How the USSR got rid of Stalin’s cult of personality

The Stalin cult of personality dominated for almost 20 years. Films, paintings, songs, books, newspaper articles and monuments - all this worked to exalt the ‘Father of Nations’ and the ‘Great Leader and Teacher’.
It is well known that the leader's cult of personality was publicly condemned by Nikita Khrushchev at the 20th Congress of the Communist Party of the Soviet Union (CPSU) in February 1956. However, the first steps in this direction were taken just a few days after the leader's death in March 1953.
"Soft" de-Stalinization
At a meeting of the Presidium of the Central Committee of the CPSU, Georgy Malenkov, who had taken the helm of the state, declared: "We consider it obligatory to stop the policy of the cult of personality. Quotes (only) from one person – cannot be published."

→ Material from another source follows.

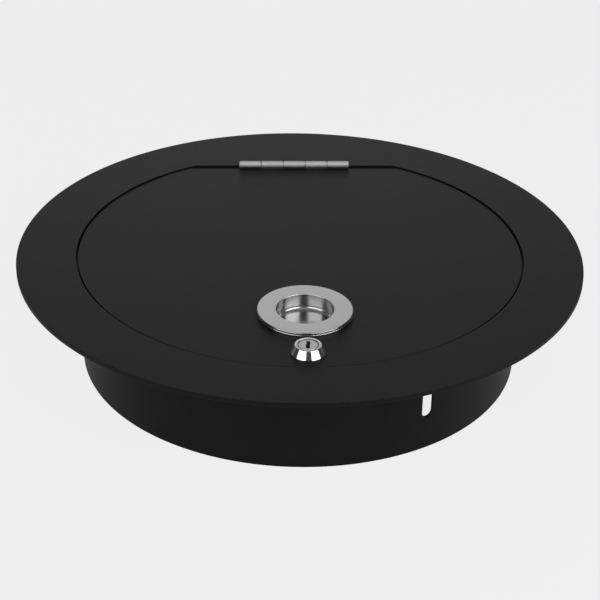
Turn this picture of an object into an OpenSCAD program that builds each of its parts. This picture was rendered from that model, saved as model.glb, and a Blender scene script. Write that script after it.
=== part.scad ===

At that time, there was no talk of criticizing Stalin directly. The country's leadership chose a course to depersonalize the cult itself and abandon the glorification of one person in favor of glorifying the Central Committee of the party as a collegial governing body.
And, in July, at a plenum of the Central Committee of the CPSU, criticism of Stalin was heard as an incompetent theoretician of Marxism-Leninism. The number of mentions of the deceased leader in the press began to steadily decline. In 1954, they stopped publishing his books and, a year later, the question arose of removing his name from the words of the national anthem.
At the same time, a commission to investigate the causes of mass repressions was set up under the leadership of Pyotr Pospelov, the Secretary of the CPSU Central Committee. Khrushchev used the results of its work for his ‘On the Cult of Personality and Its Consequences’ report at the 20th Congress of the CPSU in February 1956.
A bold step

The report condemned the cult of Stalin’s personality, placing all the blame for the mass terror of the late 1930s and early 1950s on him and also raised the issue of rehabilitation of the repressed. Both in the USSR itself and in the countries of the socialist camp, it had the effect of an exploding bomb.
Various reasons are given for why Khrushchev decided to take such a step. Among them is the desire to relieve tension in society, which was waiting for changes after the death of the leader, as well as the desire to distance himself from the repressions, to which he himself was involved.
“Khrushchev’s goal was, on the one hand, to get rid of the ghost of a dictator over all of them, whom they were all afraid of. To convince those around him that he, specifically he, would be able to ensure, as they said then, ‘the principles of collective leadership’ and that he would be able to ensure the absence of repression within the party and guarantee with his word to the party apparatus that repressions of this level would not be repeated,” says historian Kirill Boldovsky.

Khrushchev himself wrote in his memoirs: “Whoever really wants to establish Leninist order in our party and not Stalinist, must make every effort to expose Stalin and condemn Stalinist methods. It is necessary to rehabilitate those honest people, many of whom have not yet been rehabilitated and to expose the lawlessness that was committed earlier, so that even the ghost of such methods could not rise from the grave.”
De-Stalinization in full force
The process of reviewing the cases of those convicted of “counter-revolutionary crimes” during the Stalin era and the rehabilitation of victims of repression began to rapidly gain momentum.
The name of the ‘Father of Nations’ was rejected everywhere: Stalin prizes were no longer awarded, while subway stations, factories, parks and higher education institutions named after him were all renamed.

At the 22nd Congress of the CPSU in 1961, criticism of Stalin and the political system he created intensified even more. On October 31, the first night after the end of the congress, his body was secretly removed from the mausoleum and buried next to the Moscow Kremlin wall.
Then, they began to rename cities that bore the leader’s name, including the famous Stalingrad. Monuments erected to him throughout the country were also torn down en masse.
With Leonid Brezhnev’s rise to power in 1964, the level of criticism of Stalin’s cult of personality noticeably decreased. The country's leadership advocated a more "balanced attitude" toward his figure and the policies he pursued. In 1970, a monument was even erected on his grave.